Agnes made the infamous Momofuku pork buns

Kat made Marinated hanger steak Ssam witth red kimchi puree and ginger and spring onion sauce

Kat also made brussel sprouts with kimchi and bacon

April made Pork sausage, lemongrass Ssam, grilled with daikon, carrot, herbs and fish sauce vinaigrette

I-Hua and Aaron made roasted rice cakes and pork belly Ssam with mustard seed sauce

I-Hua and Aaron also made Momofuku Ramen

Penny made brick chicken

Thanh made Pan roasted Dry-Aged Rib-eye

After meat filled lunch, we managed to squeeze a little dessert in.

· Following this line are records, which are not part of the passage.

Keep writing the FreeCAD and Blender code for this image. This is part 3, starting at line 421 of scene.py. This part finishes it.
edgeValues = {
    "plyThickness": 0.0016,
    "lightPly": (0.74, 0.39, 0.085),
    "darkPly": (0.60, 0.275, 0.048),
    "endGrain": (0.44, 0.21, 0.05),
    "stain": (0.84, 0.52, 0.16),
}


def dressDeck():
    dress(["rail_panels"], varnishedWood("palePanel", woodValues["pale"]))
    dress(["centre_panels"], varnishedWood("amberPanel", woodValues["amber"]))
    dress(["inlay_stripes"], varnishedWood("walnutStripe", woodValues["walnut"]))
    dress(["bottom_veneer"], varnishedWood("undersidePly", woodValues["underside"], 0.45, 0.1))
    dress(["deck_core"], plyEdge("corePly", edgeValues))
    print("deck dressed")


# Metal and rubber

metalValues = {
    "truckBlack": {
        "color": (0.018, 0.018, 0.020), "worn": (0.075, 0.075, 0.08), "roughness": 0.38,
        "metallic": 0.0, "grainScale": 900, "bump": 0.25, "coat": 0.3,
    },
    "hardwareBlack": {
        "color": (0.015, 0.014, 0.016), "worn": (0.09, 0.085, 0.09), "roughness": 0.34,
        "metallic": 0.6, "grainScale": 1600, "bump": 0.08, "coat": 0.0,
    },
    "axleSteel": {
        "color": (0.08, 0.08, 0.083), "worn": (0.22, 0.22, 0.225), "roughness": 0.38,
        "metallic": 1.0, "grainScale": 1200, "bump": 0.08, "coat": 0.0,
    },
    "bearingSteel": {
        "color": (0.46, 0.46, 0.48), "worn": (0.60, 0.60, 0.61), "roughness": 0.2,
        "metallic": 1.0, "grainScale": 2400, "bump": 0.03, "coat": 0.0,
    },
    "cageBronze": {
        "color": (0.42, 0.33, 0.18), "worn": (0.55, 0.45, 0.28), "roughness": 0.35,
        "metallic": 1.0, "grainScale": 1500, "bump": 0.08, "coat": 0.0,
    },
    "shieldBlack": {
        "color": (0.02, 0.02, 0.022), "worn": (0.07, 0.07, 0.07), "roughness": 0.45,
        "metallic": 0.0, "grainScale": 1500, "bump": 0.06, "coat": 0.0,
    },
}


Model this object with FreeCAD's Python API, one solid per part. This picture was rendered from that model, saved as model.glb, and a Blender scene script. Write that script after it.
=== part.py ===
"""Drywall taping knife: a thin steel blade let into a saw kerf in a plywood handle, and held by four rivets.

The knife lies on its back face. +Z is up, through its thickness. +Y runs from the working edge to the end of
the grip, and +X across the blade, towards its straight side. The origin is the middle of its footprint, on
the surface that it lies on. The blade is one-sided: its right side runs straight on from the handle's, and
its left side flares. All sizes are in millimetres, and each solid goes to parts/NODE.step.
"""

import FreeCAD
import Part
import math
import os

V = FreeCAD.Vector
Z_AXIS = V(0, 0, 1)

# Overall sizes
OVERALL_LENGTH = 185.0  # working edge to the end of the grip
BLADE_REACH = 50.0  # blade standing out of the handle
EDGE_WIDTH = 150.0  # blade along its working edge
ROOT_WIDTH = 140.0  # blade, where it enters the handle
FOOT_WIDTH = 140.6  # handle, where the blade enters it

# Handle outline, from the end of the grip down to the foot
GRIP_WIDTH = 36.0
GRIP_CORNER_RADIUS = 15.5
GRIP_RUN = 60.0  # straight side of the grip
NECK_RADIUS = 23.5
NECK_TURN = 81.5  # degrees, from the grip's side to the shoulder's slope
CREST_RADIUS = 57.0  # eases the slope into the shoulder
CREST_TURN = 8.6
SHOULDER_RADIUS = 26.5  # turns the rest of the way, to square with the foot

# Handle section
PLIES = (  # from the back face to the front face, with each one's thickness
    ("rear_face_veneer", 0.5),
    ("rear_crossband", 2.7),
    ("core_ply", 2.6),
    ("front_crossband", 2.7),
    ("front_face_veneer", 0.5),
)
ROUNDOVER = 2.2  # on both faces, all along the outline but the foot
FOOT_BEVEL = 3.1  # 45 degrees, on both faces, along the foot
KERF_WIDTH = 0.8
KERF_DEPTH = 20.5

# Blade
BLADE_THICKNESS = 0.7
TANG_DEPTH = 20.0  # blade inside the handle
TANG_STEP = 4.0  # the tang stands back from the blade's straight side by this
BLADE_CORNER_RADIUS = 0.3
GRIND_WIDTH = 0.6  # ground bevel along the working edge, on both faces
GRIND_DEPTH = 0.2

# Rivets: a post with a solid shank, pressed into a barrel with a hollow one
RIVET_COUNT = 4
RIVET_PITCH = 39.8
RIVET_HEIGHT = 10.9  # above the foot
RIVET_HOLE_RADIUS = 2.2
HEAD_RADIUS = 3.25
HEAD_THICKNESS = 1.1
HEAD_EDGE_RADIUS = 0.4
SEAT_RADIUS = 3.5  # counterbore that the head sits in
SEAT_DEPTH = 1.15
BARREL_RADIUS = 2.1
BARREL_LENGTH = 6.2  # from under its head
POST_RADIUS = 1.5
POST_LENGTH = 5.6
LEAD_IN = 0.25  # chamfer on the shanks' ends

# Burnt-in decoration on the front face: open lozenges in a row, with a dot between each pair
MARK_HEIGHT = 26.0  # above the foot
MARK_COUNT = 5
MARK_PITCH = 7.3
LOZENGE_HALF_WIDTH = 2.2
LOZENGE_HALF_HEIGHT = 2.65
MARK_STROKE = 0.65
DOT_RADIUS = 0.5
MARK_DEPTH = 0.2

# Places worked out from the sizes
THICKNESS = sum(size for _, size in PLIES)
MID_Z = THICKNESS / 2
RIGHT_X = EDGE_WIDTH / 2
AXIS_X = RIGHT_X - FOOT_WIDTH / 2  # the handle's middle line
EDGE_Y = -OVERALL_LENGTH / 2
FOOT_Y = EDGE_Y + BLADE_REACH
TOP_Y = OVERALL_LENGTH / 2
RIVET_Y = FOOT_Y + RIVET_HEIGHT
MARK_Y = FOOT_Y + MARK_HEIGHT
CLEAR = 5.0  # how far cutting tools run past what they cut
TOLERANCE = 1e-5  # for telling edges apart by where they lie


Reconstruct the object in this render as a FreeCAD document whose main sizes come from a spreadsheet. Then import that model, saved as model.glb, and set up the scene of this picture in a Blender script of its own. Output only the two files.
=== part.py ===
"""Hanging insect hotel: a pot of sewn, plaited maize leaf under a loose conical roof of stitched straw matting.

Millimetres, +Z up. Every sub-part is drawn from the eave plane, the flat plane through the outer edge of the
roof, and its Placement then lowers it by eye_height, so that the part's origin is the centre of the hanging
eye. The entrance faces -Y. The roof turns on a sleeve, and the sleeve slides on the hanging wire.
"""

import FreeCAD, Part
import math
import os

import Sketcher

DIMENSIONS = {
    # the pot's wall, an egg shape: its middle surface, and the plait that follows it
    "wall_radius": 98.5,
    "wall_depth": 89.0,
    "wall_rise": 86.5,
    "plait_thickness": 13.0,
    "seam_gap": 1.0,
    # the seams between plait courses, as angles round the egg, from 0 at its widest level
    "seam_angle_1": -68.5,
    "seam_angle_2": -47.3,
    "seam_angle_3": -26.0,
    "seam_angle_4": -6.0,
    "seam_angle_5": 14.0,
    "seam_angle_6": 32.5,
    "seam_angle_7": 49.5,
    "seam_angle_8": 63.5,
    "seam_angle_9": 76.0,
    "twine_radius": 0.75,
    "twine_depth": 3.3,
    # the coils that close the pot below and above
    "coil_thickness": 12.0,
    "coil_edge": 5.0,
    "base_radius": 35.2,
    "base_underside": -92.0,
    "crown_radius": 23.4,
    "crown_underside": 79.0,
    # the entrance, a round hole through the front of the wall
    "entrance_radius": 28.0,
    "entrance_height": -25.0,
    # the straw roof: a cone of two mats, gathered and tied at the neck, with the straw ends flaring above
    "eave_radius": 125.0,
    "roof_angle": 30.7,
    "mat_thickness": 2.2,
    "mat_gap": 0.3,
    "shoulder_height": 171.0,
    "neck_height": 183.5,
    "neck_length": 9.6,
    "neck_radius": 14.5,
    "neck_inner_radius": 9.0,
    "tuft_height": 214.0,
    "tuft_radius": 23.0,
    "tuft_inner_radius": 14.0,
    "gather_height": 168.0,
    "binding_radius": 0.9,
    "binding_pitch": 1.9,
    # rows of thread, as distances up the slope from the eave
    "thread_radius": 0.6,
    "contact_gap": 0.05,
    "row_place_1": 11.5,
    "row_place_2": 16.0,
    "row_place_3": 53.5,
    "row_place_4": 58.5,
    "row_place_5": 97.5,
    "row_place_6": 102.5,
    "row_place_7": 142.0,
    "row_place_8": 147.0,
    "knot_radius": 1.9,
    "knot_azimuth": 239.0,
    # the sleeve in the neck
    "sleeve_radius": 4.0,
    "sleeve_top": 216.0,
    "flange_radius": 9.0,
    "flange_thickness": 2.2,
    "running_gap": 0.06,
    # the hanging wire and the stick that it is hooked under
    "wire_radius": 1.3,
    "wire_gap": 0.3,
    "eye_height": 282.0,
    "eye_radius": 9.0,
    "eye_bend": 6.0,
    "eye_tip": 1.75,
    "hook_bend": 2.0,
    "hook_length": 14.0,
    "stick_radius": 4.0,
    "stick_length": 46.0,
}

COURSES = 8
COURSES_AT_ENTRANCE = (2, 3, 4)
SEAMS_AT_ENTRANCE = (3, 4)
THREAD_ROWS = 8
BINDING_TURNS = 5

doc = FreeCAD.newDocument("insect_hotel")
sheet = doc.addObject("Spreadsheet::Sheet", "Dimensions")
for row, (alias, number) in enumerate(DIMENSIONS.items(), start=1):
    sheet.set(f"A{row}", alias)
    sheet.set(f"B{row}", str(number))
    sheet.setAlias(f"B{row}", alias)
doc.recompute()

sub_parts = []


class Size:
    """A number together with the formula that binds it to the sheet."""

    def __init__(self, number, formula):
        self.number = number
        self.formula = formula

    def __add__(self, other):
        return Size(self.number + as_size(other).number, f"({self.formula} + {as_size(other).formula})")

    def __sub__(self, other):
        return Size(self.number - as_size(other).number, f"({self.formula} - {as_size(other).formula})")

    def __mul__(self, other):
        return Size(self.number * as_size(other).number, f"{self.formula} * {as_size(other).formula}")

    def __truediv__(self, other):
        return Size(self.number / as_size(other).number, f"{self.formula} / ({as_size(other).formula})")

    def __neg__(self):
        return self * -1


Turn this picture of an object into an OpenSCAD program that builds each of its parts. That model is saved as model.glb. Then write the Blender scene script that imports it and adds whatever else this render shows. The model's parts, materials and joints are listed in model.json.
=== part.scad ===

Penny also made blueberry and cream cookies

Cereal Milk with Avocado puree, Chocolate-Hazelnut thing

and Caramelized Cornflakes

Shellie and I decided to serve the cereal milk first as it only need to be assembled and plated. There were mixed reactions to this dish as there were a lot of components and some people didn’t like all of it.  I think the avocado threw some people off and didn’t know if it actually goes with the rest of the dish. Personally, I didn’t mind the cereal milk and the crunchy cornflakes.

Fried Apple Pie with Cinnamon Dust, Miso Butterscotch

and Soured Cream Ice Cream

For our apple pie, we had to deep fry the frozen apple pies. I was really nervous about it as there were holes in the pastry and the thought of deep frying was terrifying.  In the end, it turn out well though I think we may have put too much filling as it was bursting out of the pastry.  The taste was fantastic.  I think I will try this again without all the other components.

As usual, we all  ate too much.  I think we chant that after every lunch we have but why have a feast if we don’t eat till our belly’s burst?